» **Task description**
Within the material below, transcribe exactly the lines from the one holding "trigger_group()" through the one holding "in imported if", keeping both ends and skipping the rest.
** start of Stored data **
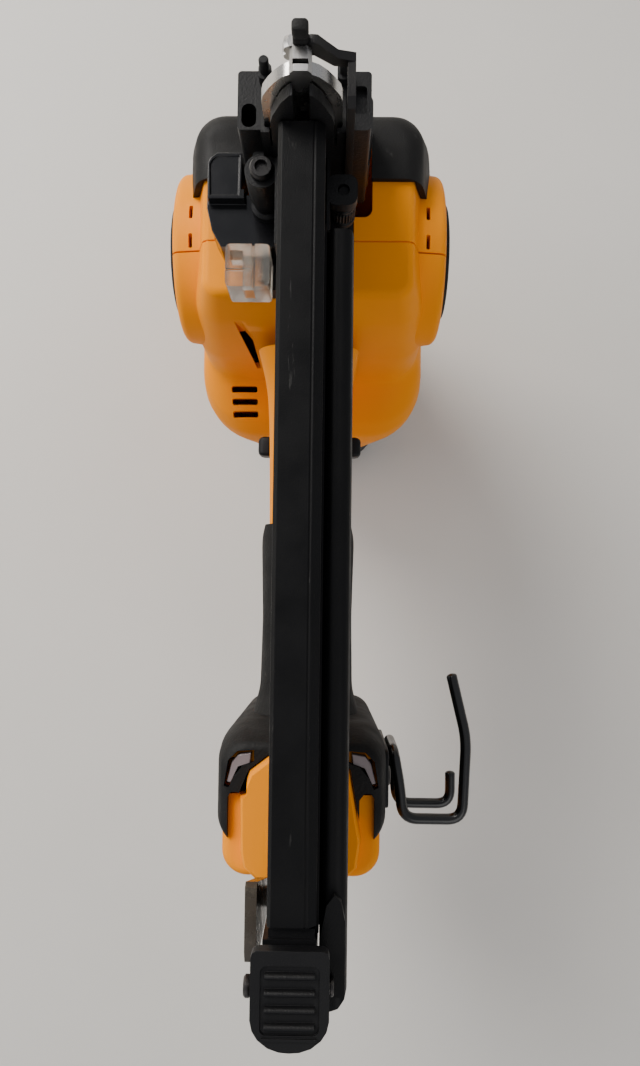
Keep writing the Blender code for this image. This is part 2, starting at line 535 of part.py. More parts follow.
def magazine():
    """Track, sliding cover with its pusher, and the latch at the tail."""
    track = box("magazine_track", (-MAG_HALF, MAG_REAR_Y, MAG_BASE_Z), (MAG_HALF, MAG_FRONT_Y, MAG_TOP_Z),
                "black_anodised", bevel=1.0)
    cut(track, box("track_slot", (-1.0, -300, 222), (20, 0, 276), helper=True))
    cover = box("magazine_cover", (6.9, -251, 216), (15, -35, 272), "black_anodised", bevel=1.4)
    join(cover, box("cover_tongue", (1.0, -251, 222.4), (7.2, -35.5, 275.6), helper=True))
    cut(cover, box("cover_end_space", (-2, -260, 200), (7.3, -228.7, 290), helper=True),
        box("spring_pocket", (0, -47, 243), (6.6, -36, 255), helper=True),
        box("cover_hollow", (3.4, -260, 226), (12.6, -55, 269), helper=True))
    box("pusher", (-0.7, -33, 224), (0.7, -11, 274), "steel")
    roll = rod("pusher_spring", "X", (-41.5, 249), 4.2, 1.8, 6.0, "steel", sides=20)
    cut(roll, rod("spring_eye", "X", (-41.5, 249), 1.6, 0, 10, helper=True, sides=12))
    end = prism("magazine_end", "X", [(-229, 226), (-229, 279.5), (-241, 279.5), (-253, 273.5), (-253, 232), (-248, 226)],
                -7.6, 6.6, "black_plastic")
    cut(end, rod("end_pin_bore", "X", LATCH_PIVOT, 1.9, -20, 20, helper=True, sides=12))
    rod("latch_pin", "X", LATCH_PIVOT, 1.6, -12.6, 11.4, "dark_steel", sides=12)
    latch = box("magazine_latch", (-10.2, -255, 281.3), (10.2, -229.6, 285.4), "black_plastic", bevel=1.4)
    for side, name in ((-1, "left"), (1, "right")):
        span = sorted((side * 8.0, side * 10.2))
        join(latch, box(f"latch_ear_{name}", (span[0], -247, 272.8), (span[1], -238, 282), helper=True))
    cut(latch, rod("latch_bore", "X", LATCH_PIVOT, 1.9, -20, 20, helper=True, sides=12))
    for i in range(4):
        y = -235.9 - 4.2 * i
        join(latch, box(f"latch_rib_{i}", (-6.5, y - 1.0, 284.4), (6.5, y + 1.0, 286.2), helper=True, bevel=0.4))
    tail = prism("tail_bracket", "X", [(-221, 262), (-246, 262), (-246, 214.6), (-237, 214.6), (-233, 222)], -14, -10.6,
                 "smoked_plastic")
    join(tail, box("tail_link", (-13.8, -244, 214.7), (-6, -238, 217.6), helper=True),
         box("tail_foot", (-6.4, -244.5, 214.6), (6, -204, 217.7), helper=True))


def stall_lever():
    lever = box("stall_lever", (-6, -66.5, 12), (6, -42, 18), "black_plastic", bevel=1.2)
    join(lever, rod("lever_trunnion", "X", LEVER_PIVOT, 2.6, -9, 9, helper=True, sides=12))


def housing_screws():
    for name, (y, z) in HOUSING_SCREWS.items():
        outer = BOSS_END[name]
        screw = rod(f"housing_screw_{name}", "X", (y, z), 3.0, 6.3, 8.8, "dark_steel", sides=14, chamfer=0.4)
        join(screw, rod(f"screw_shank_{name}", "X", (y, z), 1.3, -min(12, outer - 4), 7, helper=True, sides=10))


def build():
    clear_scene()
    housing()
    cap_and_bumper()
    badges()
    grip()
    lamps()
    battery_bay()
    belt_hook()
    frame()
    motor()
    driver()
    roller_and_solenoid()
    trigger_group()
    nose()
    side_pieces()
    magazine()
    stall_lever()
    housing_screws()


build()
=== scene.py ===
import json
import math
import bpy
import numpy as np
from mathutils import Matrix, Vector


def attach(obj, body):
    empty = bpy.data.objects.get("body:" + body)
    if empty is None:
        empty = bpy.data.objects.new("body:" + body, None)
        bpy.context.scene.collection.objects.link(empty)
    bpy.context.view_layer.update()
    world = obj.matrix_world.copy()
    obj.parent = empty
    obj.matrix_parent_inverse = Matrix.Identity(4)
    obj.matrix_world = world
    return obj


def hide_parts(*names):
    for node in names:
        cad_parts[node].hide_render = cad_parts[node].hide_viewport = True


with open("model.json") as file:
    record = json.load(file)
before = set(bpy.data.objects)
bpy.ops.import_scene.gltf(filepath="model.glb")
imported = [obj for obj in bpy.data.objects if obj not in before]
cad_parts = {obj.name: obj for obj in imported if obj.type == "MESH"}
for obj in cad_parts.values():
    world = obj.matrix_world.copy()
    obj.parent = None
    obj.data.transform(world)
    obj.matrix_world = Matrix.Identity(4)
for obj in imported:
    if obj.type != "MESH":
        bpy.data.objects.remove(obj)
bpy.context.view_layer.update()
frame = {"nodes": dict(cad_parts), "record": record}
nodes = frame["nodes"]
mm = 0.001


cameraSetup = {
    "place": (0.0090, -0.134, 0.508),   # above the magazine, a little over half a metre from the floor
    "tilt": 3.03,                       # degrees off straight down, towards the nose
    "roll": 0.65,
    "sideTurn": 0.67,
    "lens": 28.7,                       # millimetres
    "sensor": 36.0,                     # height in millimetres
    "nearest": 0.01,
}


def addCamera():
    cameraData = bpy.data.cameras.new("mainCamera")
    cameraData.sensor_fit = "VERTICAL"
    cameraData.sensor_height = cameraSetup["sensor"]
    cameraData.lens = cameraSetup["lens"]
    cameraData.clip_start = cameraSetup["nearest"]
    camera = bpy.data.objects.new("mainCamera", cameraData)
    bpy.context.scene.collection.objects.link(camera)
    camera.location = cameraSetup["place"]
    turn = Matrix.Rotation(math.radians(cameraSetup["tilt"]), 4, "X")
    side = Matrix.Rotation(math.radians(cameraSetup["sideTurn"]), 4, "Y")
    roll = Matrix.Rotation(math.radians(cameraSetup["roll"]), 4, "Z")
    camera.rotation_euler = (turn @ side @ roll).to_euler()
    bpy.context.scene.camera = camera


floorSetup = {
    "size": 3.0, "rows": 60, "colour": (0.62, 0.60, 0.56),
    "drop": 0.0002,                     # just under the cap it carries
    "bend": 0.55, "rise": 1.6,          # where the sheet starts to curve up, and how fast
}


def addFloor():
    # a flat sheet that curves up far behind the nose:
    # its height grows with the square of the distance past the bend
    count = floorSetup["rows"]
    u, v = np.meshgrid(np.linspace(-1, 1, count), np.linspace(-1, 1, count), indexing="ij")
    x = u * floorSetup["size"] / 2
    y = v * floorSetup["size"] / 2
    past = np.clip(y - floorSetup["bend"], 0, None)
    z = past ** 2 * floorSetup["rise"] - floorSetup["drop"]
    points = np.stack([x, y, z], -1).reshape(-1, 3)
    index = np.arange(count * count).reshape(count, count)
    faces = np.stack([index[:-1, :-1], index[1:, :-1], index[1:, 1:], index[:-1, 1:]], -1).reshape(-1, 4)
    mesh = bpy.data.meshes.new("floor")
    mesh.from_pydata(points.tolist(), [], faces.tolist())
    mesh.shade_smooth()
    floor = bpy.data.objects.new("floor", mesh)
    bpy.context.scene.collection.objects.link(floor)
    mesh.materials.append(floorMaterial())


lightSetup = {
    "overhead": {"place": (-0.85, 0.95, 1.35), "size": 1.0, "power": 36.0, "aim": (0, -0.1, 0.1)},
    "fill": {"place": (0.6, -1.2, 1.3), "size": 1.3, "power": 6.0, "aim": (0, -0.25, 0.0)},
    "left": {"place": (-1.1, 0.1, 0.9), "size": 0.9, "power": 6.0, "aim": (0, -0.1, 0.15)},
}
lampColour = (1.0, 0.97, 0.93)
roomSetup = {"colour": (0.92, 0.94, 1.0, 1), "strength": 0.5}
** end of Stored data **
» **Output of the exercise**
    trigger_group()
    nose()
    side_pieces()
    magazine()
    stall_lever()
    housing_screws()


build()
=== scene.py ===
import json
import math
import bpy
import numpy as np
from mathutils import Matrix, Vector


def attach(obj, body):
    empty = bpy.data.objects.get("body:" + body)
    if empty is None:
        empty = bpy.data.objects.new("body:" + body, None)
        bpy.context.scene.collection.objects.link(empty)
    bpy.context.view_layer.update()
    world = obj.matrix_world.copy()
    obj.parent = empty
    obj.matrix_parent_inverse = Matrix.Identity(4)
    obj.matrix_world = world
    return obj


def hide_parts(*names):
    for node in names:
        cad_parts[node].hide_render = cad_parts[node].hide_viewport = True


with open("model.json") as file:
    record = json.load(file)
before = set(bpy.data.objects)
bpy.ops.import_scene.gltf(filepath="model.glb")
imported = [obj for obj in bpy.data.objects if obj not in before]
cad_parts = {obj.name: obj for obj in imported if obj.type == "MESH"}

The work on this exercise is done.